**To do**: Each line should be copied exactly.

* Begin Recorded information *

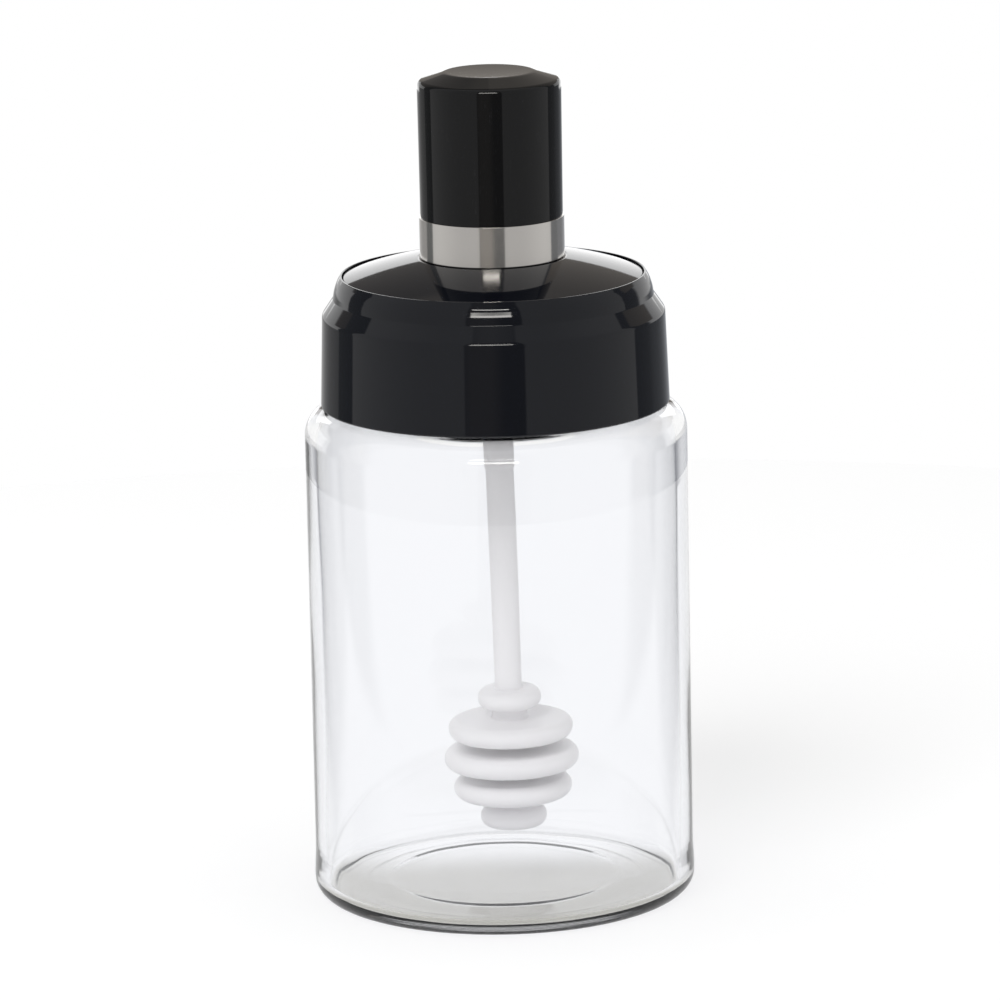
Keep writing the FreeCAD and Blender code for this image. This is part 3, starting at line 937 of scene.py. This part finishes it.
milky = bpy.data.materials.new("milky polypropylene")
milky.use_nodes = True
milky.node_tree.nodes.clear()
milky_place = add_node(milky.node_tree, "ShaderNodeTexCoord").outputs["Object"]
milky_grain = add_node(milky.node_tree, "ShaderNodeTexNoise",
                       {"Vector": milky_place, "Scale": 1 / GRAIN_SIZE, "Detail": 2.0})
milky_bump = add_node(milky.node_tree, "ShaderNodeBump",
                      {"Height": milky_grain.outputs[0], "Strength": GRAIN_STRENGTH,
                       "Distance": GRAIN_DEPTH})
milky_body = add_node(milky.node_tree, "ShaderNodeBsdfPrincipled",
                      {"Base Color": linear(MILKY_WHITE), "Roughness": MILKY_ROUGHNESS,
                       "IOR": MILKY_INDEX, "Subsurface Weight": MILKY_SHARE,
                       "Subsurface Radius": (1.0, 1.0, 1.0),
                       "Subsurface Scale": MILKY_DEPTH, "Normal": milky_bump.outputs[0]})
add_node(milky.node_tree, "ShaderNodeOutputMaterial", {"Surface": milky_body.outputs[0]})

dipper_top = socket_mouth + SHANK_GRIP
half_ring = RING_THICKNESS / 2
step_top = socket_mouth - SHANK_SHOWING
dipper_corners = [
    (0, dipper_top, 0),
    (SHANK_RADIUS, dipper_top, 0),
    (SHANK_RADIUS, step_top, SHANK_STEP / 4),
    (ROD_RADIUS, step_top - SHANK_STEP, SHANK_STEP / 4),
]
groove_radius = ROD_RADIUS
for below, radius in reversed(list(enumerate(reversed(RING_RADII)))):
    middle = DIPPER_FOOT + half_ring + RING_PITCH * below
    dipper_corners += [
        (groove_radius, middle + half_ring, half_ring / 4),
        (radius, middle + half_ring, half_ring),
        (radius, middle - half_ring, half_ring),
    ]
    groove_radius = CORE_RADIUS
    if below > 0:
        dipper_corners.append((groove_radius, middle - half_ring, half_ring / 4))
dipper_corners.append((0, DIPPER_FOOT, 0))

dipper = turn("honey_dipper", outline(dipper_corners)[::-1], milky, DIPPER_DIVISIONS)
lean_point = Vector((0, 0, dipper_top * MM))
dipper.data.transform(
    Matrix.Translation(lean_point) @ Matrix.Rotation(-LEAN, 4, "Y")
    @ Matrix.Translation(-lean_point)
)
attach(dipper, "root")
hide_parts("dipper")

* End Recorded information *

**Solution to this problem**:
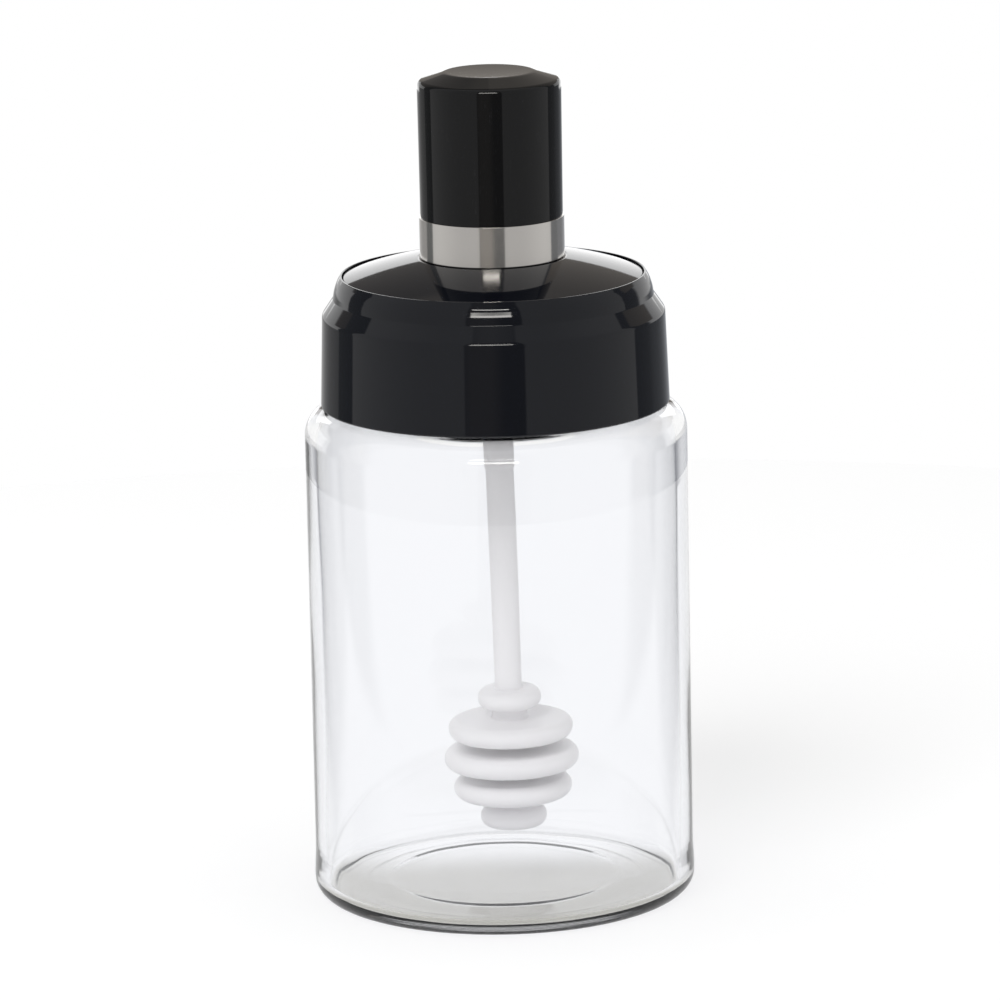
Keep writing the FreeCAD and Blender code for this image. This is part 3, starting at line 937 of scene.py. This part finishes it.
milky = bpy.data.materials.new("milky polypropylene")
milky.use_nodes = True
milky.node_tree.nodes.clear()
milky_place = add_node(milky.node_tree, "ShaderNodeTexCoord").outputs["Object"]
milky_grain = add_node(milky.node_tree, "ShaderNodeTexNoise",
                       {"Vector": milky_place, "Scale": 1 / GRAIN_SIZE, "Detail": 2.0})
milky_bump = add_node(milky.node_tree, "ShaderNodeBump",
                      {"Height": milky_grain.outputs[0], "Strength": GRAIN_STRENGTH,
                       "Distance": GRAIN_DEPTH})
milky_body = add_node(milky.node_tree, "ShaderNodeBsdfPrincipled",
                      {"Base Color": linear(MILKY_WHITE), "Roughness": MILKY_ROUGHNESS,
                       "IOR": MILKY_INDEX, "Subsurface Weight": MILKY_SHARE,
                       "Subsurface Radius": (1.0, 1.0, 1.0),
                       "Subsurface Scale": MILKY_DEPTH, "Normal": milky_bump.outputs[0]})
add_node(milky.node_tree, "ShaderNodeOutputMaterial", {"Surface": milky_body.outputs[0]})

dipper_top = socket_mouth + SHANK_GRIP
half_ring = RING_THICKNESS / 2
step_top = socket_mouth - SHANK_SHOWING
dipper_corners = [
    (0, dipper_top, 0),
    (SHANK_RADIUS, dipper_top, 0),
    (SHANK_RADIUS, step_top, SHANK_STEP / 4),
    (ROD_RADIUS, step_top - SHANK_STEP, SHANK_STEP / 4),
]
groove_radius = ROD_RADIUS
for below, radius in reversed(list(enumerate(reversed(RING_RADII)))):
    middle = DIPPER_FOOT + half_ring + RING_PITCH * below
    dipper_corners += [
        (groove_radius, middle + half_ring, half_ring / 4),
        (radius, middle + half_ring, half_ring),
        (radius, middle - half_ring, half_ring),
    ]
    groove_radius = CORE_RADIUS
    if below > 0:
        dipper_corners.append((groove_radius, middle - half_ring, half_ring / 4))
dipper_corners.append((0, DIPPER_FOOT, 0))

dipper = turn("honey_dipper", outline(dipper_corners)[::-1], milky, DIPPER_DIVISIONS)
lean_point = Vector((0, 0, dipper_top * MM))
dipper.data.transform(
    Matrix.Translation(lean_point) @ Matrix.Rotation(-LEAN, 4, "Y")
    @ Matrix.Translation(-lean_point)
)
attach(dipper, "root")
hide_parts("dipper")